For my purposes, I count that as movement.

Depends on the story. For my horror stories, I want to know I scared my reader sufficiently. Not just jump scares, but the sort of dread that makes them pause to turn the light off at night. But for all my stories, I just want to know they felt something, that they put down my story and were moved. If they were, I have done my job as a storyteller.

Regardless of what genre I am writing, I want the reader to consider carefully what they read. Much of what I have written or plan to write depend so much on the circumstances surrounding the story, plot, and characters. I like playing with perceptions and things like unreliable narrators. Not only do I want the reader to enjoy the story, but I want them to take some deeper experience from it.

One of my core writing principles-- and while I share this willingly with others I’m not asking anyone else to subscribe to or agree with it; it’s strictly meant for my own creative guidance-- is that the purpose of art is to evoke emotion. This absolutely includes the literary flavor of art.

Ask a reader to describe the last book of fiction they read, and carefully note the kind of words they tend to use to describe it. While a few factual terms might be thrown in-- it was long, it was short, it had a red cover-- for the most part the language used will be emotive. It bored me, it was gripping, I found it exciting, I loved it. It was sad, it was happy, it was so exciting I couldn’t put it down. It engaged me, it repulsed me, it fascinated me, it offended me. All of these, one way or another, describe an emotional state/reaction to the experience.

I believe that people read fiction in order to have their emotions stimulated via imaginary experiences. Certainly, it’s why I read fiction. So long as I properly ‘telegraph’ what emotions to expect-- it’s no good repulsing someone with splash horror who’s seeking to be excited by action-adventure or titillated by romance-- then the intensity of the emotions evoked, above all other stylistic and craftsmanship issues, will tend to be the reader’s measure of the author’s success. Create a sufficiently evocative work, and you will be forgiven anything. (Yes, style and craftsmanship are important. But they’re important becasue they tend to help the author evoke the all-important emotion, not in and of themselves. This is how a ‘crappy’ book can become wildly successful-- it evokes Joe and Jane Reader’s emotions despite being poorly crafted.)

Which emotion I evoke is relatively unimportant to me; what matters is that I be emotive and remain emotive (within a logically-consistent pattern and framework, of course). Oftentimes in a longer work I’ll seek out more than one emotion-- I particularly love to inject humor in places it doesn’t “belong”. But so long as the reader is emoting, I’m betting that not only is he or she unlikely to give up on my book incomplete…

…but that they’ll feel I’ve given them fair value for their time and/or money as well.

I want to make people laugh; ideally out loud. I’d like there to be a quirky sentence or phrase that sticks with the reader and makes them smile. But I’d also love readers to get fond enough of the characters that they really care how the story turns out, and maybe even wonder about how those characters’ lives continue after the end of the story.

I think this is a really interesting and important point.

…this is probably why I like your writing so much.

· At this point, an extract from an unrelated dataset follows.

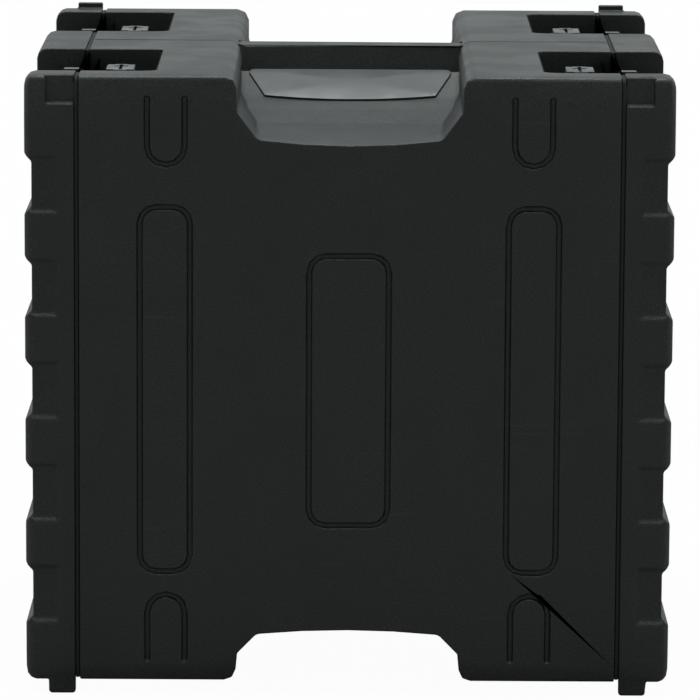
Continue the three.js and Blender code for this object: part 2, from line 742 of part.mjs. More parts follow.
/**
 * What turns in the housing, round the origin: shaft with its cam, carrier plate, end blocks
 * and the two wing pins.
 */
function latchRotor() {
  const end = WING.half + BLOCK.gap;
  const corner = end + BLOCK.depth;
  const carrier = prism(
    "z",
    rectangle(-WING.outer, WING.outer, -corner, corner, CARRIER_CORNER),
    CARRIER.low,
    CARRIER.high,
  );
  const shaft = prism("z", circle(0, 0, ROTOR_SHAFT, 12), SHAFT_FOOT, CARRIER.low + 1);
  const cam = prism("z", circle(-CAM.offset, 0, CAM.radius, 8), SHAFT_FOOT, SHAFT_FOOT + CAM.height);
  const blocks = [1, -1].map((side) => {
    const [from, to] = [side * end, side * corner].sort((a, b) => a - b);
    const top = WING_PIN_Z + WING.thickness / 2;
    return block([-BLOCK.half, BLOCK.half], [from, to], [CARRIER.high - 0.5, top]);
  });
  const pins = [1, -1].map((side) =>
    prism("y", circle(side * WING_PIN_X, WING_PIN_Z, WING_PIN, 6), -end - 1, end + 1),
  );
  return join(carrier, shaft, cam, ...blocks, ...pins);
}

/** A folding wing, lying outwards from its pin on one side of the rotor. */
function latchWing(side) {
  const radius = WING.thickness / 2;
  const nose = Array.from({ length: 5 }, (_, k) => {
    const angle = Math.PI / 2 + (k * Math.PI) / 4;
    return [WING_PIN_X + radius * Math.cos(angle), WING_PIN_Z + radius * Math.sin(angle)];
  });
  const outline = [
    ...nose,
    [WING.outer, WING_PIN_Z - radius, 1],
    [WING.outer, WING_PIN_Z + radius, 1],
  ].map(([x, z, r]) => [side * x, z, r]);
  const slot = block([0, WING_SLOT.reach], [WING_SLOT.low, WING_SLOT.high], [0, CHANNEL_DEPTH]);
  const hole = circle(side * WING_PIN_X, WING_PIN_Z, WING_PIN + PIN_CLEARANCE, 6);
  return prism("y", outline, -WING.half, WING.half)
    .subtract(prism("y", hole, -WING.half - 1, WING.half + 1))
    .subtract(side > 0 ? slot : slot.mirror([1, 0, 0]));
}

/** The draw hook, undone: it arches over the keeper with its lip just above it. */
function latchHook() {
  const { low, high } = HOOK_STRAP;
  const arch = HOOK_ARCH;
  const lip = KEEPER_OUTER + LIP_CLEARANCE;
  const sheet = high - low;
  const outline = [
    [HOOK_X, low],
    [MOUTH - 1, low],
    [LID_START + 1, arch.low],
    [lip, arch.low],
    [lip, KEEPER_SIZE.height + HOOK_LIFT],
    [lip + sheet, KEEPER_SIZE.height + HOOK_LIFT],
    [lip + sheet, arch.high, HOOK_BEND],
    [LID_START, arch.high, HOOK_BEND],
    [MOUTH - 2, high],
    [HOOK_X, high],
  ];
  const eye = prism(
    "y",
    circle(HOOK_X, HOOK_PIVOT.z, HOOK_PIN + EYE_WALL, 8),
    -HOOK_HALF,
    HOOK_HALF,
  );
  const hole = prism(
    "y",
    circle(HOOK_X, HOOK_PIVOT.z, HOOK_PIN + PIN_CLEARANCE, 8),
    -HOOK_HALF - 1,
    HOOK_HALF + 1,
  );
  return prism("y", outline, -HOOK_HALF, HOOK_HALF).add(eye).subtract(hole);
}

/** The catch on the lid that the hook pulls against. */
function latchKeeper() {
  const foot = GAP + PLATE.sheet;
  const outline = [
    [KEEPER_INNER - KEEPER_FOOT.inner, GAP],
    [KEEPER_OUTER + KEEPER_FOOT.outer, GAP],
    [KEEPER_OUTER + KEEPER_FOOT.outer, foot],
    [KEEPER_OUTER, foot],
    [KEEPER_OUTER, KEEPER_SIZE.height],
    [KEEPER_INNER + KEEPER_FOOT.slope, KEEPER_SIZE.height],
    [KEEPER_INNER, foot],
    [KEEPER_INNER - KEEPER_FOOT.inner, foot],
  ];
  return prism("y", outline, -KEEPER_SIZE.half, KEEPER_SIZE.half);
}

// ---- Materials ---------------------------------------------------------------------------
const finish = (color, roughness, metalness) =>
  new THREE.MeshStandardMaterial({ color, roughness, metalness });
const plastic = finish(0x26282b, 0.55, 0);
const grip = finish(0x2c2e31, 0.45, 0);
const seal = finish(0x0b0b0c, 0.9, 0);
const steel = finish(0x1a1b1d, 0.45, 0.6);
const latchSteel = finish(0x222428, 0.3, 0.8);

// ---- The case ----------------------------------------------------------------------------
const rackCase = new THREE.Group();
rackCase.position.z = FOOT + HALF_H;

rackCase.add(meshOf("case_shell", caseShell(), plastic));

const ENDS = [
  { name: "front", sign: 1 },
  { name: "rear", sign: -1 },
];
const FACES = [
  { name: "top", sign: 1 },
  { name: "bottom", sign: -1 },
];
const SIDES = [
  { name: "left", sign: 1 },
  { name: "right", sign: -1 },
];

for (const end of ENDS) {
  const turned = new THREE.Group();
  turned.rotation.z = end.sign > 0 ? 0 : Math.PI;
  turned.add(meshOf(`${end.name}_lid`, lid(-end.sign), plastic));
  turned.add(meshOf(`${end.name}_gasket`, gasket(), seal));
  rackCase.add(turned);
}

for (const end of ENDS) {
  for (const side of SIDES) {
    const alike = end.sign === side.sign;
    const rail = meshOf(
      `${end.name}_${side.name}_rack_rail`,
      alike ? rackRail() : rackRail().mirror([1, 0, 0]),
      steel,
    );
    rail.rotation.z = side.sign > 0 ? 0 : Math.PI;
    rackCase.add(rail);
  }
}

for (const side of SIDES) {
  const tread = meshOf(`${side.name}_handle_grip`, handleTread(), grip);
  tread.rotation.z = side.sign < 0 ? 0 : Math.PI;
  rackCase.add(tread);
}

for (const face of FACES) {
  for (const end of ENDS) {
    for (const side of SIDES) {
      const label = `${face.name}_${end.name}_${side.name}`;
      const latch = new THREE.Group();
      latch.position.set(0, side.sign * CHANNEL_Y, face.sign * CHANNEL_FLOOR);
      if (face.sign > 0) latch.rotation.z = end.sign > 0 ? 0 : Math.PI;
      else if (end.sign > 0) latch.rotation.x = Math.PI;
      else latch.rotation.y = Math.PI;
      const turning = new THREE.Group();
      turning.position.x = ROTOR_X;
      turning.rotation.z = end.sign > 0 ? 0 : Math.PI;
      turning.add(meshOf(`${label}_latch_rotor`, latchRotor(), latchSteel));
      turning.add(meshOf(`${label}_inner_wing`, latchWing(-end.sign), latchSteel));
      turning.add(meshOf(`${label}_outer_wing`, latchWing(end.sign), latchSteel));
      latch.add(turning);
      latch.add(meshOf(`${label}_latch_plate`, latchPlate(), latchSteel));
      latch.add(meshOf(`${label}_latch_hook`, latchHook(), latchSteel));
      latch.add(meshOf(`${label}_latch_keeper`, latchKeeper(), latchSteel));
      rackCase.add(latch);
    }
  }
}

export default rackCase;
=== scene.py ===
import math

import bmesh
import bpy
import numpy as np
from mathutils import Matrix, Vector


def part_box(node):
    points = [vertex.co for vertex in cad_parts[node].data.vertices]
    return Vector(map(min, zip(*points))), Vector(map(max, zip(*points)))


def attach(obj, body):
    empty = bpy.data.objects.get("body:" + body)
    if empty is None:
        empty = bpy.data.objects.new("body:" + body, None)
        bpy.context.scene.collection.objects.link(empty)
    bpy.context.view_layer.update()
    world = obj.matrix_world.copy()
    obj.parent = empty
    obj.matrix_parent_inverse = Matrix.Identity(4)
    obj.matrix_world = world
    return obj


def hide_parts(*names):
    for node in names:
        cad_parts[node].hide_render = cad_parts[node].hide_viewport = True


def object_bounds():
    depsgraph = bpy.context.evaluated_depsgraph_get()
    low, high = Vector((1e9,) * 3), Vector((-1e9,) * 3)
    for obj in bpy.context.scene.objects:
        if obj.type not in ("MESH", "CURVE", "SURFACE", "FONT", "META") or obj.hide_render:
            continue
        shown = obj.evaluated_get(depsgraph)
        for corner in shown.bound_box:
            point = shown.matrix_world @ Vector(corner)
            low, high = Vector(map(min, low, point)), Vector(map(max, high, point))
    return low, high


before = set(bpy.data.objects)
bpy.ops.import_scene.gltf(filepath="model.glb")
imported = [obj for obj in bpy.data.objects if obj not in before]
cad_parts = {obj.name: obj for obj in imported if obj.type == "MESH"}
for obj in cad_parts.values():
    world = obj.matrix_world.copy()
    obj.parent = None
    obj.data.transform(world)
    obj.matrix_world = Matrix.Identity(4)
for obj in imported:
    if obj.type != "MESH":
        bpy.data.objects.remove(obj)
CAD_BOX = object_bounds()

bl_info = {
    "name": "Rack case looks",
    "version": (1, 0, 0),
    "blender": (4, 5, 0),
    "location": "View3D > Sidebar > Rack Case",
    "description": "Rounded, grained and worn pieces for a moulded equipment rack case",
    "category": "Object",
}

MM = 0.001
LIGHT_COLOUR = (0.93, 1.0, 0.995)
ENDS = {"front": 1, "rear": -1}
SIDES = {"left": 1, "right": -1}
FACES = {"top": 1, "bottom": -1}
LATCHES = [f"{face}_{end}_{side}" for face in FACES for end in ENDS for side in SIDES]
LATCH_PARTS = {
    "latch_plate": "case",
    "latch_rotor": "rotor",
    "inner_wing": "inner_wing",
    "outer_wing": "outer_wing",
    "latch_hook": "hook",
    "latch_keeper": "lid",
}


# ---- Settings ----------------------------------------------------------------------------
class RackCaseSizes(bpy.types.PropertyGroup):
    """Sizes that the visible pieces add to the model."""

    shell_rounding: bpy.props.FloatProperty(
        name="Moulded edge rounding",
        description="Radius on the sleeve's and lids' edges",
        default=1.8 * MM,
        unit="LENGTH",
    )
    steel_rounding: bpy.props.FloatProperty(
        name="Steel edge rounding",
        description="Radius on the edges of pressed and folded steel",
        default=0.35 * MM,
        unit="LENGTH",
    )
    tread_crown: bpy.props.FloatProperty(
        name="Tread crown",
        description="How far the handle grip's middle stands above its rim",
        default=1.4 * MM,
        unit="LENGTH",
    )
    rivet_radius: bpy.props.FloatProperty(
        name="Rivet radius",
        description="Radius of the domed rivet heads on the latches",
        default=2.1 * MM,
        unit="LENGTH",
    )
    parting_bead: bpy.props.FloatProperty(
        name="Parting line",
        description="Height of the line that the mould's halves leave on top",
        default=0.45 * MM,
        unit="LENGTH",
    )
    screw_radius: bpy.props.FloatProperty(
        name="Rail screw radius",
        description="Radius of the pan heads that hold the rack rails",
        default=5 * MM,
        unit="LENGTH",
    )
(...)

I want to change the way my readers see the world. I’m interested in ideas, and creative writing can be a very effective way to communicate them. Humor helps, too. (For example, rather than simply state an opinion on second person writing, I went with a creative demonstration via a forum post.)

I feel this way about reading, too. If a story leaves me with no new ideas or perspectives, I feel cheated.

:smiley: Glad it’s working for one person, at least!

Echoing Rabbit’s thoughts, I want to evoke strong emotion. As horrible as it is to put this way, there’s little higher compliment than being told your work moved someone to tears, whether of sadness or joy. I always hope I can make you laugh in the right places, cringe in the right places, and maybe most of all, feel about the characters the way I feel about them. (Well, at least a little. I’m probably more in love with my characters than anyone else ever will be, but that’s what I’m trying to get across.)

I want someone to finish a story and think wow, that was really good.

Can I just say all of the above? :slight_smile: All in all, though, I think Chipotle’s answer above matches what I’m going for. The emotions can vary from scene to scene and story to story, but I do want to make the reader feel something.

I also know, though, what it’s like to use fiction as an escape and a comfort and even a source of strength, so if I happen to provide that sometimes as well, then I can’t really ask for anything more. I think I have a lot less control over that aspect, though, since that depends more on the alchemy of the right reader and the right story at just the right time. That’s more serendipity than craft.

A mix of what everyone’s said here. I want to entertain, I want to move them, I want to make them emotional. Regardless of which one it is, I want the work to live beyond the moment it is read. I want the reader to think about it when they’re not reading it, or leave some impression that they take forward with them.

More than anything I want to take my readers on an adventure. I want to take them someplace new, and to allow them to experience a whole new world from their armchair.

I’d like to present the reader with something new, original or different. I enjoy writing plots with twists. If I can generate an aura of mystery around the right details such that my readers don’t expect the reveal, then I feel a sense of success.

This is of course in addition to many of the other things said.

So many things already said that apply to me X3 So I’ll keep it short.

I just want my readers to walk away from the story not feeling like it was a waste of time. Whether that’s because the story made them stop and think and view things from a different angle, or was an adventure that they enjoyed for the sake of enjoying, so long as they feel fulfilled by the time the last word is read.